ALLAN: O PCC tornou-se uma das organizações criminosas mais poderosas do mundo, capitalizada pelo narcotráfico. Não vai demorar para que a facção se infiltre de vez na política e, com o domínio da cadeia logística do tráfico desde o Paraguai e a Bolívia, torne-se um grande cartel das drogas, ao melhor estilo Pablo Escobar. O Estado brasileiro é frágil demais diante do atual poderio financeiro e organizacional do PCC.

O EXTRA: Ações repressivas na Cracolândia de São Paulo e a liberação da maconha em vários países alimentam o debate sobre a melhor política para reduzir os danos das drogas. Você é a favor da legalização de drogas leves?

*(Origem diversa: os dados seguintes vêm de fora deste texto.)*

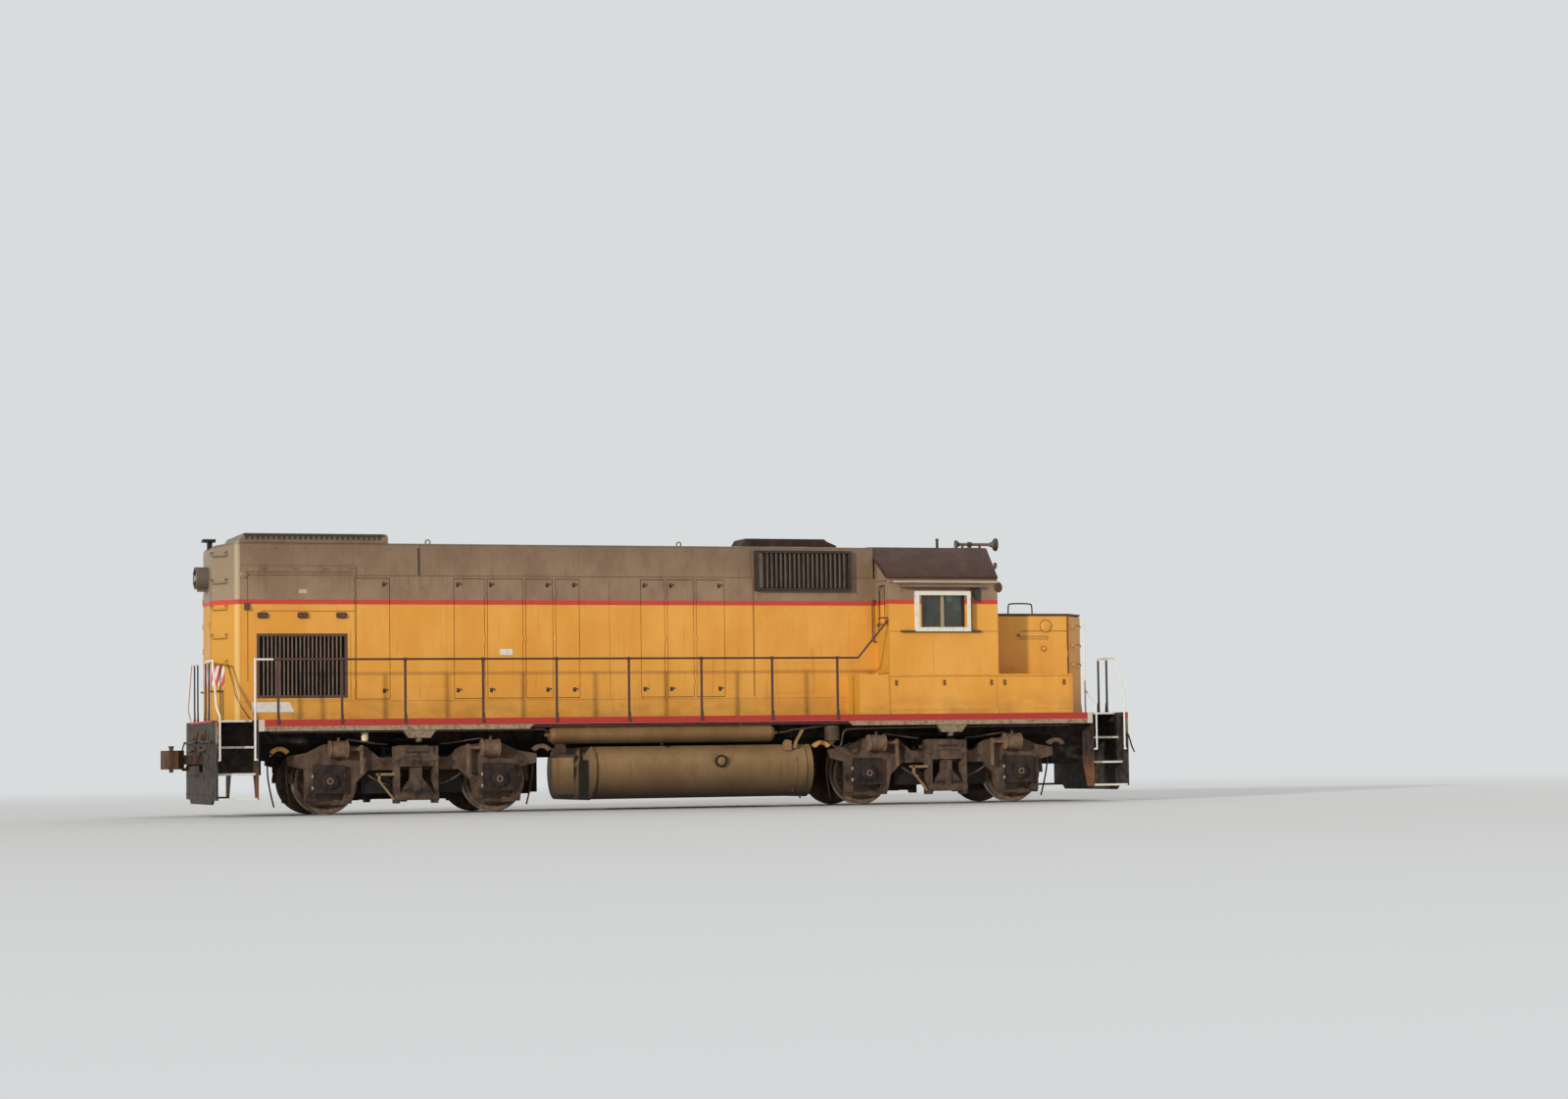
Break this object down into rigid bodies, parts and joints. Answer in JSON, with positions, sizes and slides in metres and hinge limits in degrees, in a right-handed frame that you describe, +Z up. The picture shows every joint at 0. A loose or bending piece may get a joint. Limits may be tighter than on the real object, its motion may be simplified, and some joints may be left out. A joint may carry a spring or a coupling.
{
  "type": "diesel locomotive",
  "caption": "Four-axle diesel road-switcher with a long hood, cab and low short hood on a walkway underframe; swivelling trucks, turning wheelsets, hinged hood and cab doors.",
  "frame": {"origin": "on the floor under the middle of the locomotive, at the height of the wheel flange tips", "axes": "+X forward towards the short hood, +Y to the left, +Z up"},
  "size_m": [16.74, 3.28, 4.554],
  "materials": {
    "underframe_black": "dirty matt black",
    "step_paint": "brown dirt over black paint, white edges",
    "tank_paint": "tan road dirt over paint",
    "body_paint": "weathered semi-gloss enamel",
    "roof_paint": "dirty grey enamel",
    "cab_roof_paint": "sooty brown-grey paint",
    "cab_interior": "satin interior paint",
    "seat_vinyl": "worn vinyl",
    "window_glass": "clear",
    "grille_steel": "dark dirty paint",
    "engine_paint": "grey engine paint",
    "handrail_paint": "dark red-brown paint",
    "white_paint": "white paint",
    "lamp_black": "black paint",
    "truck_steel": "rust and road dirt",
    "wheel_steel": "forged steel, polished at the tread"
  },
  "bodies": {
    "body": {"air_reservoirs": "tank_paint", "cab_floor": "cab_interior", "cab_front_wall": "body_paint", "cab_glass": "window_glass", "cab_rear_wall": "body_paint", "cab_roof": "cab_roof_paint", "cab_seats": "seat_vinyl", "cab_side_walls": "body_paint", "control_stand": "cab_interior", "corner_steps": "step_paint", "couplers": "underframe_black", "end_handrails": "white_paint", "engine": "engine_paint", "fuel_tank": "tank_paint", "hood_end": "body_paint", "hood_roof": "roof_paint", "hood_sides": "body_paint", "horn": "lamp_black", "intake_grilles": "grille_steel", "lamps": "lamp_black", "radiator_grilles": "grille_steel", "radiator_housing": "roof_paint", "roof_hump": "cab_roof_paint", "short_hood": "body_paint", "side_boxes": "body_paint", "side_handrails": "handrail_paint", "underfloor_boxes": "underframe_black", "underframe": "underframe_black"},
    "rear_truck": {"rear_truck_frame": "truck_steel", "rear_truck_bolster": "truck_steel", "rear_journal_boxes": "truck_steel", "rear_brake_gear": "truck_steel", "rear_traction_motors": "truck_steel"},
    "rear_truck_rear_axle": {"rear_truck_rear_wheelset": "wheel_steel"},
    "rear_truck_front_axle": {"rear_truck_front_wheelset": "wheel_steel"},
    "front_truck": {"front_truck_frame": "truck_steel", "front_truck_bolster": "truck_steel", "front_journal_boxes": "truck_steel", "front_brake_gear": "truck_steel", "front_traction_motors": "truck_steel"},
    "front_truck_rear_axle": {"front_truck_rear_wheelset": "wheel_steel"},
    "front_truck_front_axle": {"front_truck_front_wheelset": "wheel_steel"},
    "hood_door_right_a": {"hood_door_right_a": "body_paint"},
    "hood_door_right_b": {"hood_door_right_b": "body_paint"},
    "hood_door_right_c": {"hood_door_right_c": "body_paint"},
    "hood_door_right_d": {"hood_door_right_d": "body_paint"},
    "hood_door_right_e": {"hood_door_right_e": "body_paint"},
    "hood_door_right_f": {"hood_door_right_f": "body_paint"},
    "hood_door_right_g": {"hood_door_right_g": "body_paint"},
    "hood_door_right_h": {"hood_door_right_h": "body_paint"},
    "hood_door_left_a": {"hood_door_left_a": "body_paint"},
    "hood_door_left_b": {"hood_door_left_b": "body_paint"},
    "hood_door_left_c": {"hood_door_left_c": "body_paint"},
    "hood_door_left_d": {"hood_door_left_d": "body_paint"},
    "hood_door_left_e": {"hood_door_left_e": "body_paint"},
    "hood_door_left_f": {"hood_door_left_f": "body_paint"},
    "hood_door_left_g": {"hood_door_left_g": "body_paint"},
    "hood_door_left_h": {"hood_door_left_h": "body_paint"},
    "cab_rear_door": {"cab_rear_door": "body_paint"},
    "cab_front_door": {"cab_front_door": "body_paint"}
  },
  "joints": [
    {"name": "rear_truck_swivel", "type": "hinge", "parent": "body", "child": "rear_truck", "pos_m": [-4.534, 0, 1.089], "axis": [0, 0, 1], "range_deg": [-6, 6]},
    {"name": "rear_truck_rear_axle_spin", "type": "hinge", "parent": "rear_truck", "child": "rear_truck_rear_axle", "pos_m": [-5.9055, 0, 0.535], "axis": [0, 1, 0], "continuous": true},
    {"name": "rear_truck_front_axle_spin", "type": "hinge", "parent": "rear_truck", "child": "rear_truck_front_axle", "pos_m": [-3.1625, 0, 0.535], "axis": [0, 1, 0], "continuous": true},
    {"name": "front_truck_swivel", "type": "hinge", "parent": "body", "child": "front_truck", "pos_m": [4.534, 0, 1.089], "axis": [0, 0, 1], "range_deg": [-6, 6]},
    {"name": "front_truck_rear_axle_spin", "type": "hinge", "parent": "front_truck", "child": "front_truck_rear_axle", "pos_m": [3.1625, 0, 0.535], "axis": [0, 1, 0], "continuous": true},
    {"name": "front_truck_front_axle_spin", "type": "hinge", "parent": "front_truck", "child": "front_truck_front_axle", "pos_m": [5.9055, 0, 0.535], "axis": [0, 1, 0], "continuous": true},
    {"name": "hood_door_right_a_hinge", "type": "hinge", "parent": "body", "child": "hood_door_right_a", "pos_m": [-5.444, -0.908, 2.795], "axis": [0, 0, -1], "range_deg": [0, 90]},
    {"name": "hood_door_right_b_hinge", "type": "hinge", "parent": "body", "child": "hood_door_right_b", "pos_m": [-3.316, -0.908, 2.795], "axis": [0, 0, 1], "range_deg": [0, 90]},
    {"name": "hood_door_right_c_hinge", "type": "hinge", "parent": "body", "child": "hood_door_right_c", "pos_m": [-2.681, -0.908, 2.795], "axis": [0, 0, 1], "range_deg": [0, 90]},
    {"name": "hood_door_right_d_hinge", "type": "hinge", "parent": "body", "child": "hood_door_right_d", "pos_m": [-2.641, -0.908, 2.795], "axis": [0, 0, -1], "range_deg": [0, 90]},
    {"name": "hood_door_right_e_hinge", "type": "hinge", "parent": "body", "child": "hood_door_right_e", "pos_m": [-2.137, -0.908, 2.795], "axis": [0, 0, -1], "range_deg": [0, 90]},
    {"name": "hood_door_right_f_hinge", "type": "hinge", "parent": "body", "child": "hood_door_right_f", "pos_m": [-0.277, -0.908, 2.795], "axis": [0, 0, 1], "range_deg": [0, 90]},
    {"name": "hood_door_right_g_hinge", "type": "hinge", "parent": "body", "child": "hood_door_right_g", "pos_m": [0.221, -0.908, 2.795], "axis": [0, 0, 1], "range_deg": [0, 90]},
    {"name": "hood_door_right_h_hinge", "type": "hinge", "parent": "body", "child": "hood_door_right_h", "pos_m": [0.261, -0.908, 2.795], "axis": [0, 0, -1], "range_deg": [0, 90]},
    {"name": "hood_door_left_a_hinge", "type": "hinge", "parent": "body", "child": "hood_door_left_a", "pos_m": [-5.444, 0.908, 2.795], "axis": [0, 0, 1], "range_deg": [0, 90]},
    {"name": "hood_door_left_b_hinge", "type": "hinge", "parent": "body", "child": "hood_door_left_b", "pos_m": [-3.316, 0.908, 2.795], "axis": [0, 0, -1], "range_deg": [0, 90]},
    {"name": "hood_door_left_c_hinge", "type": "hinge", "parent": "body", "child": "hood_door_left_c", "pos_m": [-2.681, 0.908, 2.795], "axis": [0, 0, -1], "range_deg": [0, 90]},
    {"name": "hood_door_left_d_hinge", "type": "hinge", "parent": "body", "child": "hood_door_left_d", "pos_m": [-2.641, 0.908, 2.795], "axis": [0, 0, 1], "range_deg": [0, 90]},
    {"name": "hood_door_left_e_hinge", "type": "hinge", "parent": "body", "child": "hood_door_left_e", "pos_m": [-2.137, 0.908, 2.795], "axis": [0, 0, 1], "range_deg": [0, 90]},
    {"name": "hood_door_left_f_hinge", "type": "hinge", "parent": "body", "child": "hood_door_left_f", "pos_m": [-0.277, 0.908, 2.795], "axis": [0, 0, -1], "range_deg": [0, 90]},
    {"name": "hood_door_left_g_hinge", "type": "hinge", "parent": "body", "child": "hood_door_left_g", "pos_m": [0.221, 0.908, 2.795], "axis": [0, 0, -1], "range_deg": [0, 90]},
    {"name": "hood_door_left_h_hinge", "type": "hinge", "parent": "body", "child": "hood_door_left_h", "pos_m": [0.261, 0.908, 2.795], "axis": [0, 0, 1], "range_deg": [0, 90]},
    {"name": "cab_rear_door_hinge", "type": "hinge", "parent": "body", "child": "cab_rear_door", "pos_m": [3.422, -1.45, 2.957], "axis": [0, 0, 1], "range_deg": [0, 90]},
    {"name": "cab_front_door_hinge", "type": "hinge", "parent": "body", "child": "cab_front_door", "pos_m": [5.398, 1.45, 2.957], "axis": [0, 0, 1], "range_deg": [0, 90]}
  ]
}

ALLAN: Vejo a liberalização com algum temor, por basicamente dois motivos:
1) A liberalização é um problema de saúde pública, não de segurança pública. Comprovadamente a maconha causa malefícios à saúde, o que poderia levar a um aumento da demanda no SUS, que definitivamente não está preparado para isso - aliás, o Estado é muito omisso no tratamento da dependência química, o que possibilita a atuação de ONGs duvidosas;
2) Liberar a maconha não vai acabar com o tráfico da maconha, porque o traficante vai oferecer a droga a preços muito mais baixos, já que não paga impostos - mais ou menos o que ocorre hoje com o contrabando.